Verlon, 58, had long been passionately interested in Africa, and was killed just after interviewing Ambery Ag Rissa, a representative of the Tuareg-led separatist group MNLA.
A gifted sound engineer and a seasoned reporter, Verlon loved a good challenge and his work, which brought him to places including Afghanistan, Libya and Iraq, often entailed great peril.
Where it was possible to go he went, and no matter the terrain, Verlon could set up a radio studio – even in a hut or on the top of the Parliament in Bucharest, Romania. He was known for his meticulous technical eye and caution.
Before setting foot anywhere he’d gauge the situation on the ground. His greatest fear was losing signal on a live report and he would often say, “I don’t have the right to make a mistake.”
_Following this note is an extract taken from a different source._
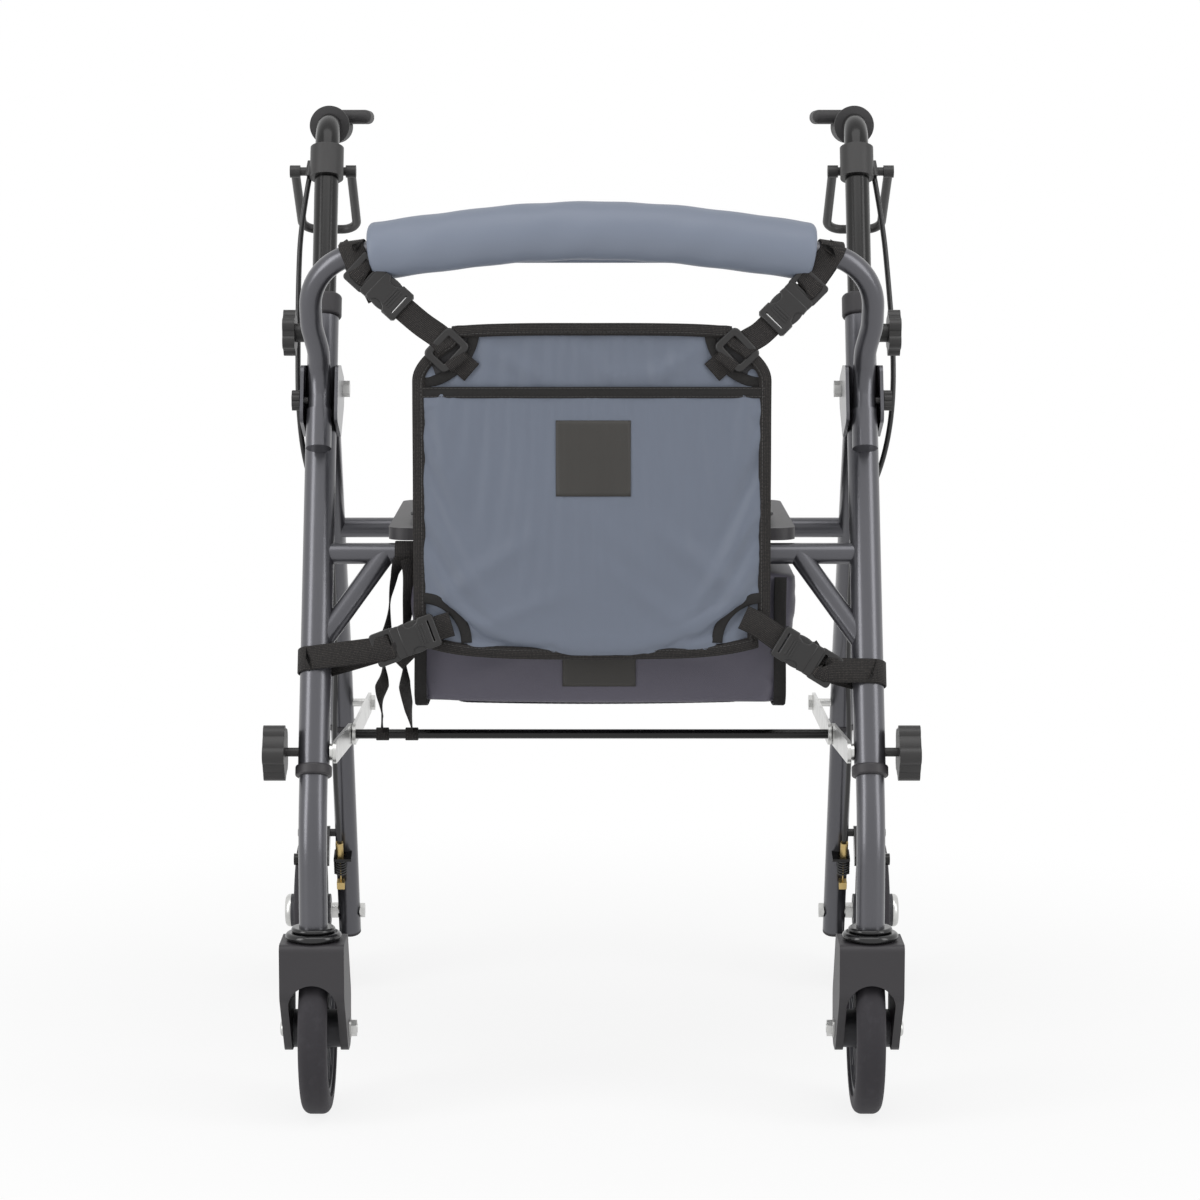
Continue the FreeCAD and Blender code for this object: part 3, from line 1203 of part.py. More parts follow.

His colleagues, who say they will always remember his smile, remarked on his dependability.
"Claude Verlon was a pillar on which we could rely," they agreed unanimously. “Very rigorous, effective, and everyone knew we could count on him in case of trouble.”
Another said he was the Rolls-Royce of technicians.
"Of course if you travel with somebody and you're working quite intensely and sometimes the situation is a little risky then you get close to them," said colleague Tony Cross and editor of the RFI's English service website. "Claude was a very warm person, he had a sense of humour. We went to Lahore in Pakistan together."
Cross said he will always remember travelling to a villa outside of Lahore where they interviewed the patriarch of the clan in charge. To Cross' amazement, Verlon was able to set up a satellite phone from the remote villa as night fell and communicate and send stories back to Paris.
"I'm always amazed when I can look at RFI technicans who can set up a studio in a hotel room or send a message from a mountainside," Cross said.
Verlon started his career with RFI in 1982 and was a senior sound engineer.
Radio France Internationale expresses condolences to his family and friends.